Impact of Overlapping Trajectories in Laser Micro-Polishing

The quality of a laser micro-polished (LμP) surface is dependent upon the part material, initial surface topography and roughness, and the energy density of the beam used to produce a thin molten layer on the finished part. Prior research has shown that the amount of energy delivered to the work piece can also be controlled by adjusting the “focal offset distance” (FOD) of the laser optics. In this paper, the impact of using multiple overlapping trajectories for laser polishing on the average surface roughness (Ra) is investigated.
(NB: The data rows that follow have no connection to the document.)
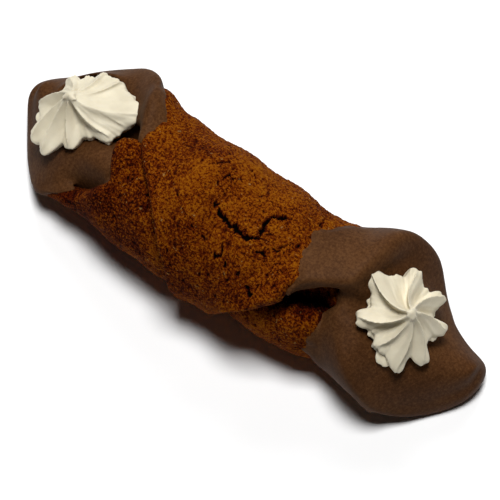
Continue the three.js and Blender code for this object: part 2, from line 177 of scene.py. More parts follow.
def middle_of_sheet(angle, along):
    """The middle of the dough's thickness. The back flap climbs over the front flap."""
    angle, along = np.broadcast_arrays(np.asarray(angle, float), np.asarray(along, float))
    opening = 1 + MOUTH_GAIN * smooth_step(np.abs(along), *MOUTH)
    turn = np.radians(angle) / opening
    back = (1 + np.sin(turn)) / 2
    wall = line_at(FRONT_WALL, along) * (1 - back) + line_at(BACK_WALL, along) * back
    rolled = np.radians(angle)
    # A roll made by hand is nowhere quite round: it wavers by some tenths of a millimetre.
    wobble = (
        0.3 * np.sin(along * 0.13 + 1.3) * np.cos(rolled * 2 + 0.6)
        + 0.2 * np.sin(along * 0.31 + 3 * rolled + 2.1)
        + 0.15 * np.cos(along * 0.47 - 4 * rolled)
    )
    pressed = bump_at(PRESSED_TIP, np.where(angle < 0, angle + 360, angle), along)
    pressed = pressed + sum(bump_at(dent, angle, along) for dent in DENTS + GAP_DENTS)
    radius = (wall - DOUGH / 2 + wobble + pressed) * opening
    climb = (DOUGH + LAP_AIR) * smooth_step(angle, *CLIMB) + bump_at(LIFTED_EDGE, angle, along)
    height = DOUGH / 2 - FLAT + radius - (radius + climb) * np.cos(turn)
    return np.stack((along, (radius + climb) * np.sin(turn), height), -1)


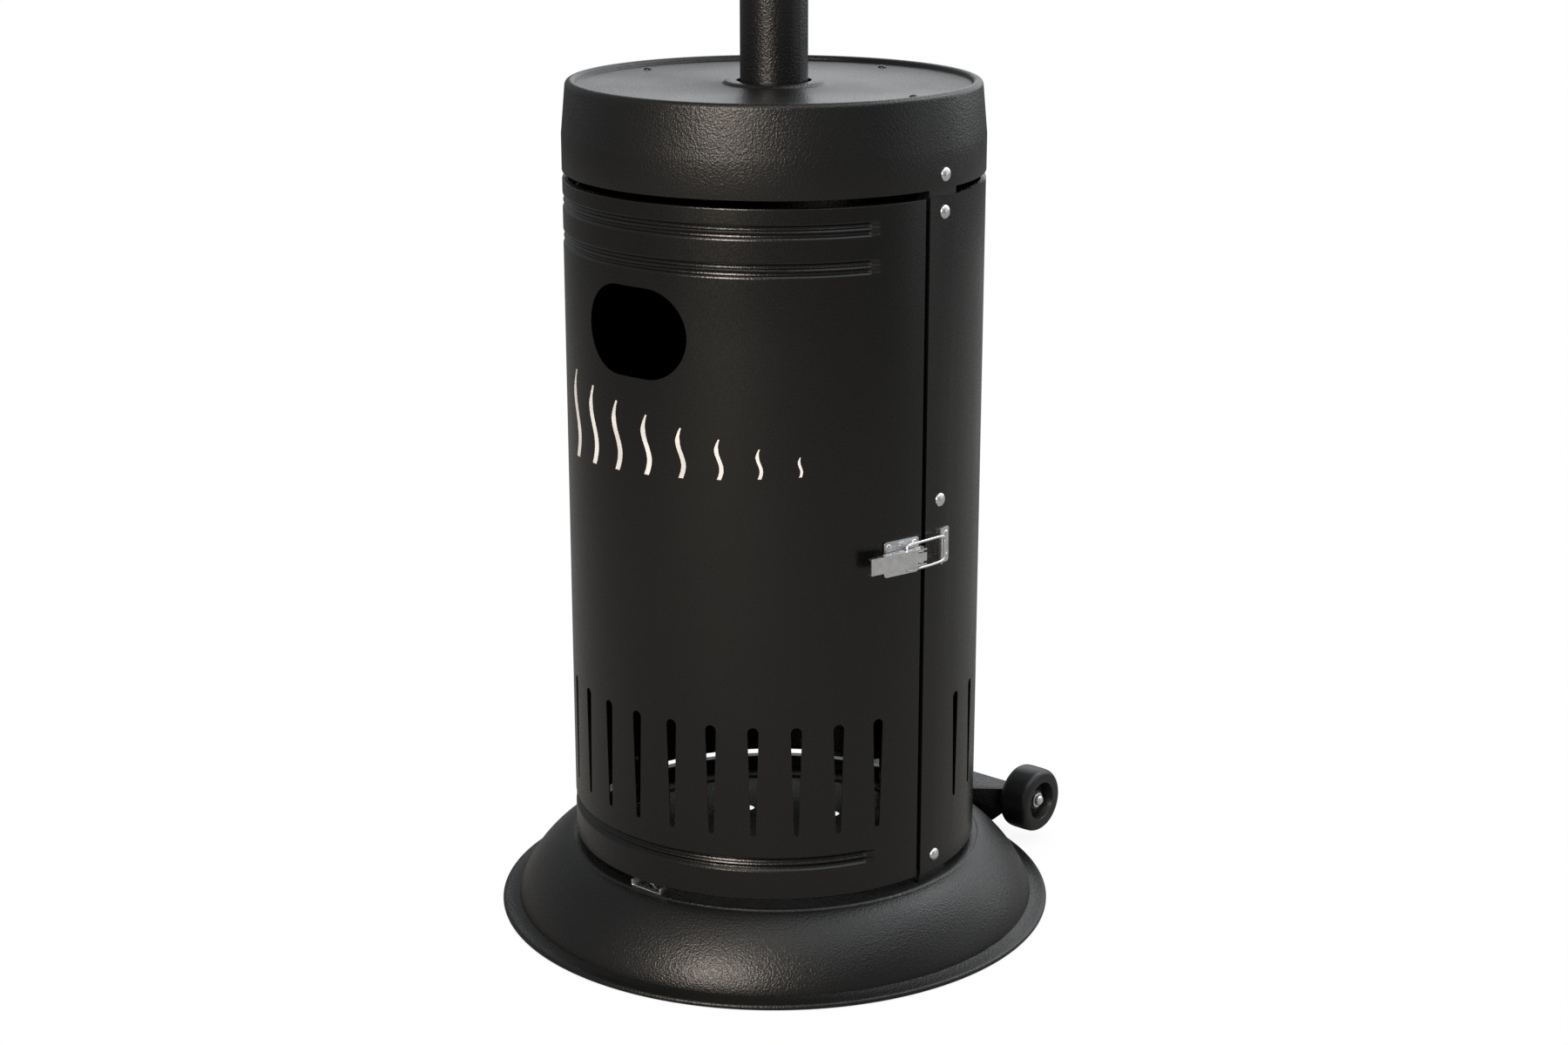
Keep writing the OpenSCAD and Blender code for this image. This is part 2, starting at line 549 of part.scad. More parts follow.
module emitter_screen() color(steel) ring(emitter_r - 1, emitter_r, screen_z, screen_top);
module emitter_lid() color(steel) difference() {
    rotate_extrude($fn = 180) polygon([[0, screen_top + 0.1], [emitter_r + 0.1, screen_top + 0.1],
        [emitter_r + 0.1, screen_top - 12], [emitter_r + 1.3, screen_top - 12],
        [emitter_r + 1.3, screen_top + 1.6], [emitter_r - 8, screen_top + 6],
        [0, screen_top + 6]]);
    translate([0, 0, screen_top - 1]) cylinder(r = emitter_r - 9, h = 5.5);
    for (a = [45:90:315]) at(a, emitter_r - 1, screen_top - 6) rotate([0, 90, 0])
        cylinder(r = 1.8, h = 4);
}
module emitter_screws() color(zinc) for (a = [45:90:315])
    at(a, emitter_r + 1.35, screen_top - 6) screw(3.5, 2, 1.7, 1.1);
module reflector_studs() color(zinc) for (a = [60:120:300]) at(a, stud_r, screen_top + 6.1) {
    cylinder(r = 4, h = reflector_z - screen_top + reflector_rise + 14);
    cylinder(r = 13 / sqrt(3), h = 6, $fn = 6);
    translate([0, 0, reflector_z - screen_top + reflector_rise - 6.1 - 9])
        cylinder(r = 8, h = 7);
}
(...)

The analysis is performed on ball-end micromilled H13 tool steel specimens polished using a nanosecond Q-switched Nd:YAG laser. The initial surface roughness is dependent on the height and width of micromilled scallops. The trajectory overlap percentage (TO%) is an advanced machining parameter used to describe the ratio between the size of the polishing step and the molten LμP diameter. The average surface roughness of the “best” experimental specimen was reduced from a Ra of 746 nm to 205 nm (~73% improvement) using a short distance polishing regime (1.3 mm <; FOD <; 1.8 mm) with a TO% = 96.8% (or 2 μm step trajectory). Similar, but less dramatic, reductions in profile Ra were also observed for the longer polishing regime (FOD > 2.2 mm). The experiments also illustrate that the quality of the final surface finish can be further improved by combining continuous wave laser polishing (CW-LP) and LμP.